● **Given instruction**: Print the listing below from its opening line through the line holding "COLLAR_SLOT_INSET = 40.0", both ends included.

········

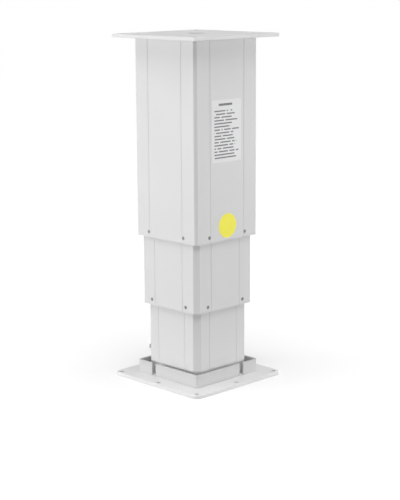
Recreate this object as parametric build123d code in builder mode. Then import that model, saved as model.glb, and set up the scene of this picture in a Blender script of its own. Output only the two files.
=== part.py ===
from build123d import *

import math
import os

# Electric lifting column: three nested square aluminium tubes on a base plate, raised by a spindle set.
# All sizes are millimetres and +Z is up. The origin is the centre of the base plate's underside.
# The front of the column faces -Y, and its power inlet is in the rear, on +Y.
# Heights are first worked out for the closed column. The model stands partly raised, as it is stored.

# Base plate
BASE_PLATE_SIZE = 210.0
BASE_PLATE_THICKNESS = 6.0
BASE_CORNER_RADIUS = 12.0
BASE_HOLE_EDGE = 10.0
BASE_HOLE_DIAMETER = 8.0
PLATE_EDGE_BREAK = 0.6

# Top plate
TOP_PLATE_SIZE = 200.0
TOP_PLATE_THICKNESS = 6.0
TOP_HOLE_EDGE = 10.0
TOP_HOLE_DIAMETER = 8.5
CENTRE_HOLE_DIAMETER = 28.0

# Tubes: the outer size and the gaps between walls give the other two sizes
OUTER_TUBE_SIZE = 148.5
TUBE_WALL = 3.0
OUTER_GAP = 2.0
INNER_GAP = 3.25
OUTER_CHAMFER = 4.2
CORNER_DEPTH = 8.9
OUTER_CORNER_GAP = 0.7
INNER_CORNER_GAP = 1.1
CHANNEL_BORE = 4.5
GROOVE_DEPTH = 0.6
OUTER_GROOVE_INSET = 34.0
MIDDLE_GROOVE_INSET = 35.0
INNER_GROOVE_INSET = 30.0
INNER_TUBE_LENGTH = 324.0

# Collar round the foot of the inner tube
COLLAR_HEIGHT = 22.5
COLLAR_WALL = 3.0
COLLAR_CLEARANCE = 2.25
COLLAR_BEND_RADIUS = 4.5
COLLAR_SLOT_WIDTH = 10.0
COLLAR_SLOT_INSET = 40.0

# Stages: closed clearances, the travel of one stage, and how far each stands raised in this model
CLOSED_COLLAR_GAP = 1.5
MIDDLE_FOOT_HEIGHT = 15.0
STAGE_TRAVEL = 172.0
STORED_RISE = 112.0
HEAD_ROOM = 7.0
FLANGE_ROOM = 16.0

# Slide pads, guide frames and the screws at the tube feet
SLIDE_CLEARANCE = 0.3
PAD_WIDTH = 18.0
PAD_HEIGHT = 30.0
FRAME_HEIGHT = 24.0
FOOT_SCREW_HEIGHT = 9.0
OUTER_SCREW_INSET = 31.5
MIDDLE_SCREW_INSET = 27.0
FOOT_SCREW_HEAD = 6.4
FOOT_SCREW_SHANK = 3.0
SCREW_TIP_CLEARANCE = 0.3
SCREW_FIT = 0.1

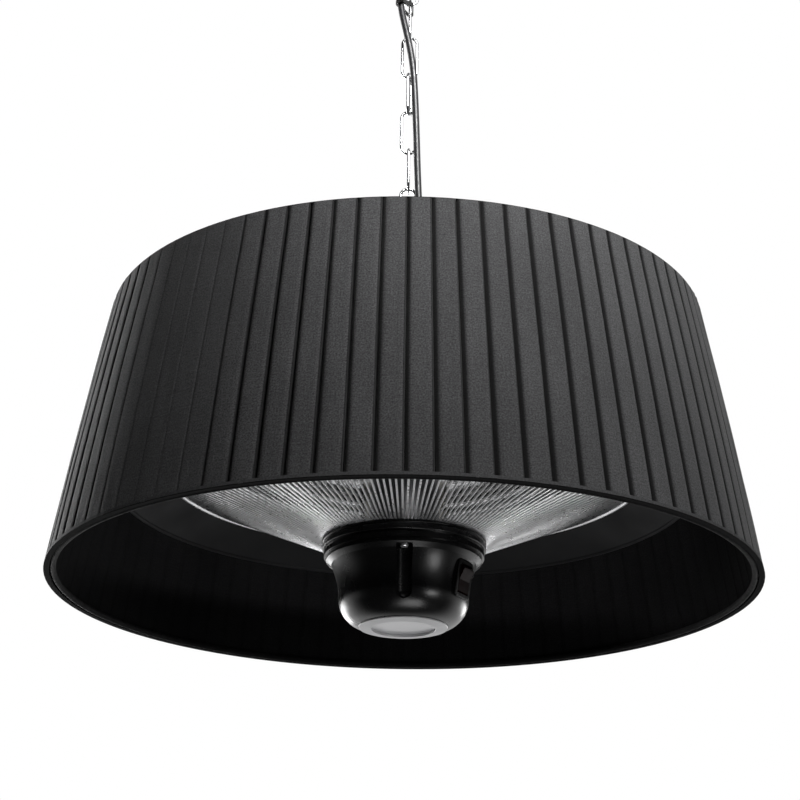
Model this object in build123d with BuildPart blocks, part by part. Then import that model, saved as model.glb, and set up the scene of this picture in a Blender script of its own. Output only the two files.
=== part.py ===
"""Hanging patio heater with a pleated lampshade, as separate pieces.

Millimetres, +Z up. The origin is the centre of the ceiling plate's upper face, at the ceiling,
and everything hangs below it. The pod's front screw channel faces -Y.
"""

import os
from math import atan, atan2, cos, degrees, pi, radians, sin, sqrt, tan

from build123d import *

os.makedirs("parts", exist_ok=True)

# Clearances and cutting
gap = 0.2  # between pieces of one body that sit against each other
thread_gap = 0.1  # between a threaded shank and its hole
pivot_gap = 0.3  # between the rocker's trunnions and their sockets
link_gap = 0.3  # between two chain wires that bear on each other
overrun = 2.0  # how far a cutting tool runs past what it cuts

# Ceiling plate, canopy and hook
plate_radius = 50.0
plate_thickness = 2.5
plate_hole_radius = 2.6
plate_hole_circle_radius = 38.0
plate_hole_count = 4
dimple_mouth_radius = 18.0
dimple_floor_radius = 13.5
dimple_depth = 10.0
canopy_radius = 60.0
canopy_height = 36.0
canopy_wall = 1.2
canopy_edge_radius = 5.0
hook_wire = 6.0
hook_bend = 11.0
hook_shank_bend_degrees = 60
hook_bowl_degrees = 205
hook_drop = 72.4  # from the ceiling to the centre of the wire at the hook's lowest point
hook_nut_flats = 10.0
hook_nut_height = 5.0
canopy_nut_radius = 9.0
canopy_nut_height = 4.0

# Long-link chain
link_wire = 3.0
link_width = 17.0
link_pitch = 41.2
link_turns_degrees = [0, 90, 0, 78, 0, 90, 0, 90, 0]  # each link's turn about the chain

# Cable, its ties and what it goes into at the ceiling
cable_diameter = 6.3
tie_height = 3.6
tie_thickness = 1.2
tie_play = 0.45
tie_head = 5.0
tie_outline_points = 12
grommet_flange_radius = 7.0
grommet_neck_radius = 5.0
grommet_lip = 1.6
supply_block_size = (30.0, 18.0, 14.0)
supply_block_centre = (-34.0, 22.0)

# Eye, stem and nuts that carry the heater
eye_wire = 5.0
eye_bend = 9.5
eye_neck_radius = 6.5
eye_collar_radius = 10.5
eye_collar_height = 5.6
stem_radius = 5.0
stem_bore = 3.2
stem_in_eye = 4.6
stem_below_bracket = 10.0
stem_nut_flats = 17.0
stem_nut_height = 8.0
stem_drop = 41.5  # from the spider's upper face to the top of the housing lid

# Lampshade
shade_bottom_radius = 300.0
shade_top_radius = 261.0
shade_height = 237.0
shade_above_hub = 0.5
pleat_count = 88
pleat_first_degrees = 270
pleat_depth = 1.4
pleat_fold_share = 0.05
cover_thickness = 0.8
lining_thickness = 0.8
binding_width = 3.2
binding_thickness = 0.5
shade_ring_wire = 4.0
shade_foot_wire = 5.0
spider_hub_radius = 22.0
spider_thickness = 2.5
spider_arm_width = 12.0
spider_arm_count = 3
spider_first_arm_degrees = 30

# Top housing, its lid and what they hold
housing_radius = 80.0
housing_height = 53.0
housing_wall = 1.2
housing_foot_width = 6.0
lid_skirt = 10.0
lid_screw_radius = 1.9
lid_screw_head_radius = 3.6
lid_screw_head_height = 2.2
lid_screw_length = 9.0
lid_screw_count = 4
bracket_width = 30.0
bracket_thickness = 3.0
bracket_half_span = 45.0
bracket_foot = 20.0
bracket_bolt_radius = 3.0
bracket_bolt_flats = 10.0
bracket_bolt_head = 4.0
bracket_bolt_spacing = 16.0
terminal_block_size = (44.0, 18.0, 16.0)
terminal_block_centre = (-44.0, 22.0)
cutout_radius = 9.0
cutout_height = 8.0
cutout_centre = (38.0, 34.0)

# Cable gland
gland_centre = (34.0, -16.2)
gland_flats = 19.0
gland_hex_height = 5.0
gland_thread_radius = 6.0
gland_thread_length = 8.0
gland_nut_height = 4.0
gland_dome_radius = 8.4
gland_dome_height = 9.0
gland_taper_length = 16.0
gland_taper_radius = 6.2
gland_tip_radius = 4.4
gland_play = 0.3

# Hood, heights below its crown
hood_drop = 57.5
hood_flange_width = 37.0
hood_shoulder_radius = 212.0
hood_radius = hood_shoulder_radius + hood_flange_width
hood_shoulder_drop = 36.0
hood_middle_radius = 150.0
hood_middle_drop = 8.5
hood_crown_radius = 88.0
hood_sheet = 1.2
hood_roll_radius = 2.2
hood_lead_hole_radius = 5.0

# Reflector and its spacers, heights below the hood's crown
reflector_drop = 11.0
reflector_sheet = 1.0
reflector_hole_radius = 22.0
reflector_flat_radius = 60.0
reflector_middle_drop = 23.0
reflector_lip_drop = 36.5
reflector_inset = 8.0  # from the hood's shoulder in to the reflector's rim
reflector_lip_width = 8.0
reflector_middle_share = 0.8571
reflector_rim_radius = hood_shoulder_radius - reflector_inset
reflector_lip_radius = reflector_rim_radius - reflector_lip_width
reflector_middle_radius = reflector_lip_radius * reflector_middle_share
spacer_radius = 5.0
spacer_inset = 8.0  # from the housing's wall in to the spacers
spacer_circle_radius = housing_radius - spacer_inset
spacer_count = 3
spacer_screw_radius = 1.9
spacer_head_radius = 3.6
spacer_head_height = 2.2
spacer_first_degrees = 270
spacer_nut_flats = 7.0
spacer_nut_height = 3.0
spacer_screw_past_nut = 1.5

# Ring lamp
lamp_drop = 30.0
lamp_ring_radius = 130.0
lamp_tube_radius = 6.0
lamp_tube_wall = 1.2
lamp_gap_degrees = 24.0
filament_radius = 1.6
lamp_cap_radius = 8.5
lamp_cap_over_tube = 12.0
lamp_cap_beyond_tube = 8.0
lamp_post_radius = 3.5
lamp_clip_thickness = 0.8
lamp_clip_width = 6.0
lamp_clip_strap = 4.0
lamp_clip_mouth_share = 0.75
lamp_clip_count = 3
lamp_clip_first_degrees = 210

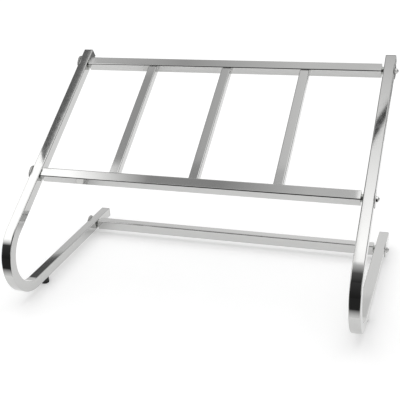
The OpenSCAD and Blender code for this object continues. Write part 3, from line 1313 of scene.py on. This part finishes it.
def main() -> None:
    """Builds the rack's sub-assemblies in order, then the studio."""
    tubes, parts = tube_tree(), placing_tree()
    frames = SideFrames(tubes)
    for side in Side:
        frames.build(side)
    deck = Deck(tubes)
    deck.build_rail("top_rail", LAYOUT.top_rail, LAYOUT.slope)
    deck.build_rail("lower_rail", LAYOUT.lower_rail, LAYOUT.slope)
    deck.build_rail("rear_rail", LAYOUT.rear_rail, 0.0)
    for column, name in enumerate(("slat_left", "slat_centre", "slat_right"), start=-1):
        deck.build_slat(name, column)

    hardware, plug, foot = JointHardware(), TubePlug(), Foot()
    washers = PlacedParts(parts, "domed_washers", Finish.WASHER, hardware.washer_mesh())
    nuts = PlacedParts(parts, "cap_nuts", Finish.NUT, hardware.nut_mesh(),
                       spin=math.radians(60), seed=5)
    plugs = PlacedParts(parts, "end_plugs", Finish.PLUG, plug.mesh())
    feet = PlacedParts(parts, "rubber_feet", Finish.FOOT, foot.foot_mesh())
    screws = PlacedParts(parts, "foot_screws", Finish.FASTENER, foot.screw_mesh(),
                         spin=math.radians(90), seed=3)
    rails = {"top": LAYOUT.top_rail, "lower": LAYOUT.lower_rail, "rear": LAYOUT.rear_rail}
    for side in Side:
        label, sign = side.name.lower(), side.value
        outer = LAYOUT.frame_x + LAYOUT.tube / 2
        facing = (0.0, sign * math.pi / 2, 0.0)
        for rail, middle in rails.items():
            washers.add(f"{rail}_{label}_washer", metres(middle, sign * outer), facing)
            nuts.add(f"{rail}_{label}_cap_nut",
                     metres(middle, sign * (outer + hardware.crown)), facing)
        x = sign * LAYOUT.frame_x
        plugs.add(f"{label}_arm_plug", metres(LAYOUT.arm_point(LAYOUT.arm_length), x),
                  (LAYOUT.slope - math.pi / 2, 0.0, 0.0))
        plugs.add(f"{label}_floor_plug",
                  metres(LAYOUT.bend_end + Vector((0, LAYOUT.floor_length, 0)), x),
                  (-math.pi / 2, 0.0, 0.0))
        for spot in ("front", "rear"):
            low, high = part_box(f"{spot}_{label}_foot")
            stand = Vector(((low[0] + high[0]) / 2, (low[1] + high[1]) / 2, 0.0))
            feet.add(f"{spot}_{label}_foot", stand, (0.0, 0.0, 0.0))
            screws.add(f"{spot}_{label}_foot_screw", stand, (0.0, 0.0, 0.0))
    bead = WeldBead()
    welds = PlacedParts(parts, "weld_beads", Finish.SLAT, bead.mesh())
    for column in (-1, 0, 1):
        for upper in (False, True):
            seat = deck.slat_end(column, upper) * MM
            welds.add("", seat, (LAYOUT.slope - math.pi / 2, 0.0, 0.0))
    for kind in (washers, nuts, plugs, feet, screws, welds):
        kind.build()
    dress_hidden_metal()
    Studio().build()


if __name__ == "__main__":
    main()
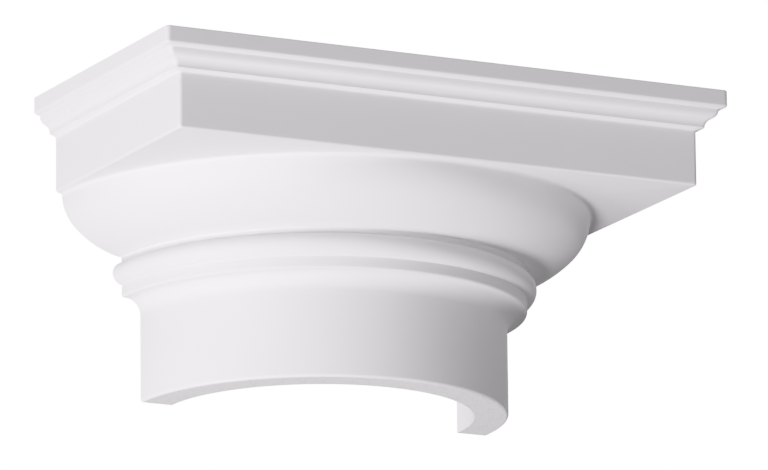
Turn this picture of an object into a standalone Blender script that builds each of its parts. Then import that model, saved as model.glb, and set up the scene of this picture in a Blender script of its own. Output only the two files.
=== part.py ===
"""Half column capital of a plain Tuscan order, cast in one piece.

Half of a square abacus, with a crown moulding on its three free sides, stands over a
half-round echinus, groove, astragal, fillet, cavetto and neck. A half-round channel for
the column's core runs from the underside to the top and is open towards the wall.

Metres, +Z up, front towards -Y. The origin is the bottom centre of the bounding box:
x = 0 is the column's axis, z = 0 the underside of the neck, and the wall plane lies at
half the depth behind the origin.
"""

import math

import bmesh
import bpy
from mathutils import Matrix, Vector

# Half column
SHAFT_RADIUS = 0.1000  # outside of the neck, flush with the shaft below
SHELL = 0.0177  # wall of the half-round shell
CORE_RADIUS = SHAFT_RADIUS - SHELL

# Heights above the underside
CAVETTO_FOOT = 0.0455
FILLET_FOOT = 0.0543
ASTRAGAL_FOOT = 0.0607
ASTRAGAL_HEAD = 0.0725
GROOVE_HEAD = 0.0754
ECHINUS_FOOT = 0.0755
ECHINUS_HIP = 0.0891
SOFFIT = 0.1061
BAND_HEAD = 0.1353
WAVE_FOOT = 0.1365
WAVE_MIDDLE = 0.1414
WAVE_HEAD = 0.14405
DRIP_HEAD = 0.1454
FASCIA_FOOT = 0.14655
HEIGHT = 0.1552

# Turned mouldings
FILLET_RADIUS = 0.1105  # the fillet under the astragal, and the groove above it
FILLET_ARRIS = 0.0012
ASTRAGAL_TURN = math.radians(162)
CAVETTO_TURN = math.radians(90)
CAVETTO_HEAD_RADIUS = SHAFT_RADIUS + (FILLET_FOOT - CAVETTO_FOOT)
GROOVE_TURN = math.radians(50)  # the hollow where the groove runs into the echinus
ECHINUS_FOOT_RADIUS = 0.1122
ECHINUS_FOOT_TURN = math.radians(32.6)
ECHINUS_HIP_RADIUS = 0.1374
ECHINUS_HEAD_RADIUS = 0.1441
ECHINUS_HEAD_TURN = math.radians(40.7)
SOFFIT_HOLLOW = 0.0019  # the hollow where the echinus meets the soffit
NECK_ARRIS = 0.0016  # the neck's lower edge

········

● **Output**:
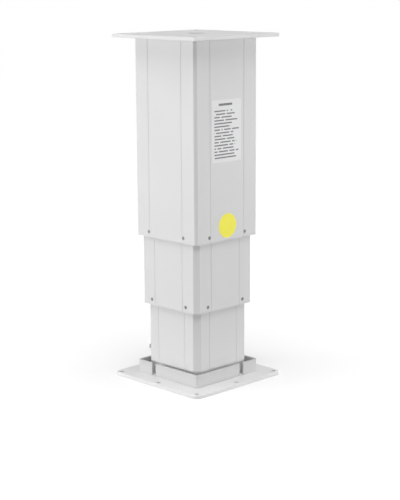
Recreate this object as parametric build123d code in builder mode. Then import that model, saved as model.glb, and set up the scene of this picture in a Blender script of its own. Output only the two files.
=== part.py ===
from build123d import *

import math
import os

# Electric lifting column: three nested square aluminium tubes on a base plate, raised by a spindle set.
# All sizes are millimetres and +Z is up. The origin is the centre of the base plate's underside.
# The front of the column faces -Y, and its power inlet is in the rear, on +Y.
# Heights are first worked out for the closed column. The model stands partly raised, as it is stored.

# Base plate
BASE_PLATE_SIZE = 210.0
BASE_PLATE_THICKNESS = 6.0
BASE_CORNER_RADIUS = 12.0
BASE_HOLE_EDGE = 10.0
BASE_HOLE_DIAMETER = 8.0
PLATE_EDGE_BREAK = 0.6

# Top plate
TOP_PLATE_SIZE = 200.0
TOP_PLATE_THICKNESS = 6.0
TOP_HOLE_EDGE = 10.0
TOP_HOLE_DIAMETER = 8.5
CENTRE_HOLE_DIAMETER = 28.0

# Tubes: the outer size and the gaps between walls give the other two sizes
OUTER_TUBE_SIZE = 148.5
TUBE_WALL = 3.0
OUTER_GAP = 2.0
INNER_GAP = 3.25
OUTER_CHAMFER = 4.2
CORNER_DEPTH = 8.9
OUTER_CORNER_GAP = 0.7
INNER_CORNER_GAP = 1.1
CHANNEL_BORE = 4.5
GROOVE_DEPTH = 0.6
OUTER_GROOVE_INSET = 34.0
MIDDLE_GROOVE_INSET = 35.0
INNER_GROOVE_INSET = 30.0
INNER_TUBE_LENGTH = 324.0

# Collar round the foot of the inner tube
COLLAR_HEIGHT = 22.5
COLLAR_WALL = 3.0
COLLAR_CLEARANCE = 2.25
COLLAR_BEND_RADIUS = 4.5
COLLAR_SLOT_WIDTH = 10.0
COLLAR_SLOT_INSET = 40.0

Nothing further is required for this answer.